Environmental concerns are also having an impact on the operation and planning of supply chains. These implications were discussed at the Fall 2005 meeting of SC2020's European Advisory Council in Frankfurt, Germany. As one EAC member noted, companies not only have to monitor their own compliance policies, but those of their suppliers as well. The cost of meeting green directives is becoming more visible. When making plant location decisions one member company includes internal-rate-of-return calculations for compliance costs that include the cost of recycling. 

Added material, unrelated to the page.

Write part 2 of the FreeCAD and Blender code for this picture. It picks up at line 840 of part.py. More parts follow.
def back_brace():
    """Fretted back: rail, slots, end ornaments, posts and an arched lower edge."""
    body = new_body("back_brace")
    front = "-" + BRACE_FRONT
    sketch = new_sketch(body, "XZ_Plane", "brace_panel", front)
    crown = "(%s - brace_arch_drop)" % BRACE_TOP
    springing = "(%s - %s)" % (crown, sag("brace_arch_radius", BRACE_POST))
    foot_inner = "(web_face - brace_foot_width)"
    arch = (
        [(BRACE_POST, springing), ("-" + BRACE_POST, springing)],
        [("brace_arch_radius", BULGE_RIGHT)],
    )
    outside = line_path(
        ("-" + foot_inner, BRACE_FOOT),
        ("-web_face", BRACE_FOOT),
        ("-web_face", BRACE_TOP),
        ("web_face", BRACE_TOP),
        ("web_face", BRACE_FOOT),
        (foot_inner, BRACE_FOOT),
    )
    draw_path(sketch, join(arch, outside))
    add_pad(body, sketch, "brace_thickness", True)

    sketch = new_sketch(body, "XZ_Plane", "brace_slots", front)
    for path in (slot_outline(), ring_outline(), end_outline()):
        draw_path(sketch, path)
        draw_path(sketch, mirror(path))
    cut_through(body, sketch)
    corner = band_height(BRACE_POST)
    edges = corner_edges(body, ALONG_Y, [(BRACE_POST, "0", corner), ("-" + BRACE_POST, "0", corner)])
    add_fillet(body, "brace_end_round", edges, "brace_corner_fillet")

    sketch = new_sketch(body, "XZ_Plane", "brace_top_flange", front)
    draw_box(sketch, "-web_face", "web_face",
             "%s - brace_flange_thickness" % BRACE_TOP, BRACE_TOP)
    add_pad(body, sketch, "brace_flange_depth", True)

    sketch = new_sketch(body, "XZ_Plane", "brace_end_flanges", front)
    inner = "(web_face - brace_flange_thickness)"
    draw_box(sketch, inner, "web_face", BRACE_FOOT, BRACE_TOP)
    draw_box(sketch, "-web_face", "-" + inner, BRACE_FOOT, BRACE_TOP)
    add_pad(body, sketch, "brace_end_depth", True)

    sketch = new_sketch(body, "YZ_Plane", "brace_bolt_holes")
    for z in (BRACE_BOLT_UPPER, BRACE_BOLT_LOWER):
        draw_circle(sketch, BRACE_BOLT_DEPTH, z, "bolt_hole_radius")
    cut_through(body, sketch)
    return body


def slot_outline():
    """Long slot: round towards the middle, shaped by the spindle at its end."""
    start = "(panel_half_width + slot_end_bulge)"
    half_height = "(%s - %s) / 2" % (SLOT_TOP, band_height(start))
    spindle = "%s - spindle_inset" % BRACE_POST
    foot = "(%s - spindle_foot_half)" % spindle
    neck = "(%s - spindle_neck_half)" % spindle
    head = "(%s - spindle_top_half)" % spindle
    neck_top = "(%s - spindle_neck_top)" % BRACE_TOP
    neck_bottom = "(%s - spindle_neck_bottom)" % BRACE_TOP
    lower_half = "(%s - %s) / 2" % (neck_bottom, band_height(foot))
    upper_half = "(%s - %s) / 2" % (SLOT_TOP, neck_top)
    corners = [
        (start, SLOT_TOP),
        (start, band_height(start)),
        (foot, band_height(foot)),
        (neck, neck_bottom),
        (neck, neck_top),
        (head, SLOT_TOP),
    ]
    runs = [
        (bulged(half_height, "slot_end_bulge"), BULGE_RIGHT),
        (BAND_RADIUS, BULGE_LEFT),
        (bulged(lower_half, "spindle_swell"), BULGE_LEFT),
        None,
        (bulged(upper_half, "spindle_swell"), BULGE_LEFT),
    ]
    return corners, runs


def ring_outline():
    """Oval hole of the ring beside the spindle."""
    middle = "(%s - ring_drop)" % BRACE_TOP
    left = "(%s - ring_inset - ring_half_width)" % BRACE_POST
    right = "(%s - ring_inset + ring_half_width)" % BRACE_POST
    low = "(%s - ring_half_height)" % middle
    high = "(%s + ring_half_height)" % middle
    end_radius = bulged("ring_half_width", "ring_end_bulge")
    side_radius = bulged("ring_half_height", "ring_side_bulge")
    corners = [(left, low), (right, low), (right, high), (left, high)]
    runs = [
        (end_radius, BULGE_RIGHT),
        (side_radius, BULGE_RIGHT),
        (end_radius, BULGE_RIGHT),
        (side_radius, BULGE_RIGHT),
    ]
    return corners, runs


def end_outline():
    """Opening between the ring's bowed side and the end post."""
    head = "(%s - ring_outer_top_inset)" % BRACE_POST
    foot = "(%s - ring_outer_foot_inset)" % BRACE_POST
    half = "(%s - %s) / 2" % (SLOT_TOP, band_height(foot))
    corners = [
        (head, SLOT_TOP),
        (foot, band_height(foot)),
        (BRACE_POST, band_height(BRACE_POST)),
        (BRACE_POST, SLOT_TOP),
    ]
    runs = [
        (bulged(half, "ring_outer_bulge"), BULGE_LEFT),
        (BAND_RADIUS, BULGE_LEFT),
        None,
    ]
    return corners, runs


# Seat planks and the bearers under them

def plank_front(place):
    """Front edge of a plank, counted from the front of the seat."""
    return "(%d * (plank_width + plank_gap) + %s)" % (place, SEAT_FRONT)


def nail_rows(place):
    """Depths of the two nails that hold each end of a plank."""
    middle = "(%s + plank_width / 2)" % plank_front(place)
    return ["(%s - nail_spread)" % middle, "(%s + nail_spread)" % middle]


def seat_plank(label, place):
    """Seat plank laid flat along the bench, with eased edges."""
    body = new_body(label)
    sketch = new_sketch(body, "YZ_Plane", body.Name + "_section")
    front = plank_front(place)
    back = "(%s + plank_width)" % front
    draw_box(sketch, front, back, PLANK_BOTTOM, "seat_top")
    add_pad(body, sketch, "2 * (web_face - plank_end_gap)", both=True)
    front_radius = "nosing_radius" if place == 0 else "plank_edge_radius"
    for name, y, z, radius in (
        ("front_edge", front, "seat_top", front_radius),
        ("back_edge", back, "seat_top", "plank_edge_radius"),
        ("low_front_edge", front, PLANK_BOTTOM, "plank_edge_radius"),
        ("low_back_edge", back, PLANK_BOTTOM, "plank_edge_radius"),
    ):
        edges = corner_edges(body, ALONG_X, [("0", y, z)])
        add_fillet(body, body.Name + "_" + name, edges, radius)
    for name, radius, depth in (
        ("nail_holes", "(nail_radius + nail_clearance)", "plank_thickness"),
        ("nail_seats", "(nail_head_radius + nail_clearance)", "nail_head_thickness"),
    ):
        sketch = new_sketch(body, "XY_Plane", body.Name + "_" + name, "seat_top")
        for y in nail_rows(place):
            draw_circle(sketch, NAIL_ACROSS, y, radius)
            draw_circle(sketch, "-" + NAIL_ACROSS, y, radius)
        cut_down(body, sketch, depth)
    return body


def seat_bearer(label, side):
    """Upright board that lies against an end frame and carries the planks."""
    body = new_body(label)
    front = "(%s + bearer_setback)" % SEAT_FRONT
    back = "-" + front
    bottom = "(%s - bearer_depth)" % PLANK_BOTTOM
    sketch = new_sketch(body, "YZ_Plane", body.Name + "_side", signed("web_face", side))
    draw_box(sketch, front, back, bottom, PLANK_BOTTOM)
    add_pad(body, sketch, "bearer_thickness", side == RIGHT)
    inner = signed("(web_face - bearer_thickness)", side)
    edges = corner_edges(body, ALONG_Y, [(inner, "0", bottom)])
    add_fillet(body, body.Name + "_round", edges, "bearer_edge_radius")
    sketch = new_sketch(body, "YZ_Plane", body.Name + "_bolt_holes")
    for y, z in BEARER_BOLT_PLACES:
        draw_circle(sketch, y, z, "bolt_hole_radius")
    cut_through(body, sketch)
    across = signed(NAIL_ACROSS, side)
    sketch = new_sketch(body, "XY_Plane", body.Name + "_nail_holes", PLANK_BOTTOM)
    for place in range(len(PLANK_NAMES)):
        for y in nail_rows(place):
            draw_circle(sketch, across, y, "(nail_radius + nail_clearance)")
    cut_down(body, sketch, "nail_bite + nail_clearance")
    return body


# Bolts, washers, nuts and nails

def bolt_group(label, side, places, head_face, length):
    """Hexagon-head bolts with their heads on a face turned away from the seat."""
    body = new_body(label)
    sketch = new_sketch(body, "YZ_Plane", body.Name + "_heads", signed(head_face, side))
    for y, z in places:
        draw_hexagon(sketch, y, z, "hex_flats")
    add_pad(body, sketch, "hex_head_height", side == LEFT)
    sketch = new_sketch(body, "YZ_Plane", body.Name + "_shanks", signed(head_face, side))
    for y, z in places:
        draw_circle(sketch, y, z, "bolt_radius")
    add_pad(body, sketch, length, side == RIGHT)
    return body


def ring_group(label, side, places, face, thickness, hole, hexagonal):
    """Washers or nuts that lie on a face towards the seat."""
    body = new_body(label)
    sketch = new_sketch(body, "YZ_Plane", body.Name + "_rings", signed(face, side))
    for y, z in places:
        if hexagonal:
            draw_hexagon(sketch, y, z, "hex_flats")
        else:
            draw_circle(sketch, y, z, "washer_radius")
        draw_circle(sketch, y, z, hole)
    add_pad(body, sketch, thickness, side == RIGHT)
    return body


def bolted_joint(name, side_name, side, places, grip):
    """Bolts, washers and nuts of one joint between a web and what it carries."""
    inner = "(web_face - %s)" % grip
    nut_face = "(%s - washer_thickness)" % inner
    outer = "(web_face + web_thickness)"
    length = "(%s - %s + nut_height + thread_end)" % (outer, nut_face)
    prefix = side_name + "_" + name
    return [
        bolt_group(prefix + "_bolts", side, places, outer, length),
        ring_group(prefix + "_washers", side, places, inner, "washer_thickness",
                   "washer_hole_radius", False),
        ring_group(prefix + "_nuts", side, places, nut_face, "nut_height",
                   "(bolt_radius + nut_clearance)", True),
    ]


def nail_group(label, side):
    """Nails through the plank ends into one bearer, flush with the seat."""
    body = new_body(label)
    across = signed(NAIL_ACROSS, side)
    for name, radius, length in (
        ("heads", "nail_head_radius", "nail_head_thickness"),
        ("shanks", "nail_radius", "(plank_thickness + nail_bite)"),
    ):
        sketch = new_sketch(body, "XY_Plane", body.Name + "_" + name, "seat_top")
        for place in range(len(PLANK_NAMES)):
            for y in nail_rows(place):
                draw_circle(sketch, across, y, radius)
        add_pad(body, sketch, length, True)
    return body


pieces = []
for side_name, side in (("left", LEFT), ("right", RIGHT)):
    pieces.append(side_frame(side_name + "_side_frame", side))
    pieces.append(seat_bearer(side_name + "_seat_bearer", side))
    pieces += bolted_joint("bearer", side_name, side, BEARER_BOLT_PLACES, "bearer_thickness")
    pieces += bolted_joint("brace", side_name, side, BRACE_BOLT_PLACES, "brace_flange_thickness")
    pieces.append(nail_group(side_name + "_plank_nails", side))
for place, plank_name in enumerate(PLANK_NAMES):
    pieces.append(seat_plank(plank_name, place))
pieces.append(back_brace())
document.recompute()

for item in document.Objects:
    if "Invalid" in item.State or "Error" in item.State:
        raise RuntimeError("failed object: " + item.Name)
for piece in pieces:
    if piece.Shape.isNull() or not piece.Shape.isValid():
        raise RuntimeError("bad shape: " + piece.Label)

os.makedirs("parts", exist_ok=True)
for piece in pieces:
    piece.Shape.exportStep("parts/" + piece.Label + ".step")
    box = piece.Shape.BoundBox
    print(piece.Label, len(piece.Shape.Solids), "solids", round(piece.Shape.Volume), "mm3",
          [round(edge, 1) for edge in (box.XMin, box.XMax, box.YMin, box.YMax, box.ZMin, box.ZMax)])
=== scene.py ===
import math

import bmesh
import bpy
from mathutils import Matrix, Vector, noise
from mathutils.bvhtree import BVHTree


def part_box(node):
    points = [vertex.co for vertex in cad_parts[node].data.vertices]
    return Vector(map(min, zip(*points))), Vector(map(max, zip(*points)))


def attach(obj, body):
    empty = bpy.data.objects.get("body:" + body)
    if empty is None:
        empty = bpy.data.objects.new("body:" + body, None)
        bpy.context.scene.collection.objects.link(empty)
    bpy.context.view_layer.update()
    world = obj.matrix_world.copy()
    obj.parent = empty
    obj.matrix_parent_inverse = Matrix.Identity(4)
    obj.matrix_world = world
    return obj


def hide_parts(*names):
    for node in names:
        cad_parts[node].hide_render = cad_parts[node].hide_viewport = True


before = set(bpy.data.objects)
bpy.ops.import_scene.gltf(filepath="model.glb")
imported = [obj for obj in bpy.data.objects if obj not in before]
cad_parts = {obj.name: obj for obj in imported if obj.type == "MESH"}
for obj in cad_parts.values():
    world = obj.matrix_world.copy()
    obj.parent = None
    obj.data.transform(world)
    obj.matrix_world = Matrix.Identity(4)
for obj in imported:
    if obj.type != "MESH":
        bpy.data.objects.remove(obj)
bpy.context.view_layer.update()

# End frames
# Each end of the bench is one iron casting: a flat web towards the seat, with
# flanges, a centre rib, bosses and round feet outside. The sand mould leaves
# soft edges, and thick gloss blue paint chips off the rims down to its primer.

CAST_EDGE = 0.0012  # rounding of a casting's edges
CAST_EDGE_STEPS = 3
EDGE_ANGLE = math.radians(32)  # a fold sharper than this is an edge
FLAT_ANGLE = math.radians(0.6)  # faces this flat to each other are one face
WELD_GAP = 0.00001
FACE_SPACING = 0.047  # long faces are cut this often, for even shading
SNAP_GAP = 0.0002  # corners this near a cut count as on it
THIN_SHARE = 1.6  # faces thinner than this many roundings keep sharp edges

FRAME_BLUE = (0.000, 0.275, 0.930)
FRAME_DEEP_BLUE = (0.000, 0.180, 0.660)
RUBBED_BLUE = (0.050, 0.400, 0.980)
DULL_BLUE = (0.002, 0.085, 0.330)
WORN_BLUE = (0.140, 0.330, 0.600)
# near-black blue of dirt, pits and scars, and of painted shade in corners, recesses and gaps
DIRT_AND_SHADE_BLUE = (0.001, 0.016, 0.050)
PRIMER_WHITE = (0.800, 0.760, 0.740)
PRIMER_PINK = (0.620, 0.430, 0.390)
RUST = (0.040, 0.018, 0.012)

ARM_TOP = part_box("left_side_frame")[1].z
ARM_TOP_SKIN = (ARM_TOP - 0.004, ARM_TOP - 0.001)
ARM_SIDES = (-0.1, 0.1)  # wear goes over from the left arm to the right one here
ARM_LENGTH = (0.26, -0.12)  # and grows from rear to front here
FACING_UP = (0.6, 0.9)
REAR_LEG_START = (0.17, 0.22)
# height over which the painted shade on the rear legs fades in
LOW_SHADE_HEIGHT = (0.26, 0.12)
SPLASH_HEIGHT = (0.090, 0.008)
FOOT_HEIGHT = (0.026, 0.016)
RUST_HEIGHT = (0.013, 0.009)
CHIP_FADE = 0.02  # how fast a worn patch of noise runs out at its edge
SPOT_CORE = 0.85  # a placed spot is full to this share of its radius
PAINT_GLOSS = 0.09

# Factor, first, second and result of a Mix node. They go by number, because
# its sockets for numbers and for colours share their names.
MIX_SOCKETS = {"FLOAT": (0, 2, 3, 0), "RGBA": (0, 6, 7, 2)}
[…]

The members suggested that companies need to be aware of three types of regulatory dynamics. Material content policy is one, and includes the 2006 implementation of European Union restrictions on hazardous substances. A second dynamic, product take-back policy, encompasses end-of-life policies for electronics, automobiles, and packaging that are being re-examined by the EU for possible inclusion in a major piece of legislation. Finally, food safety laws are becoming stricter and require more investment in systems for supply chain monitoring and information exchange. 

Beginning this fall, the SC2020 project has broadened its research on these implications. It is looking at a wider cross section of industries, cataloging regulations that have a specific impact on supply chain activities, and developing hypothetical case models that explore the effects of changing regulations.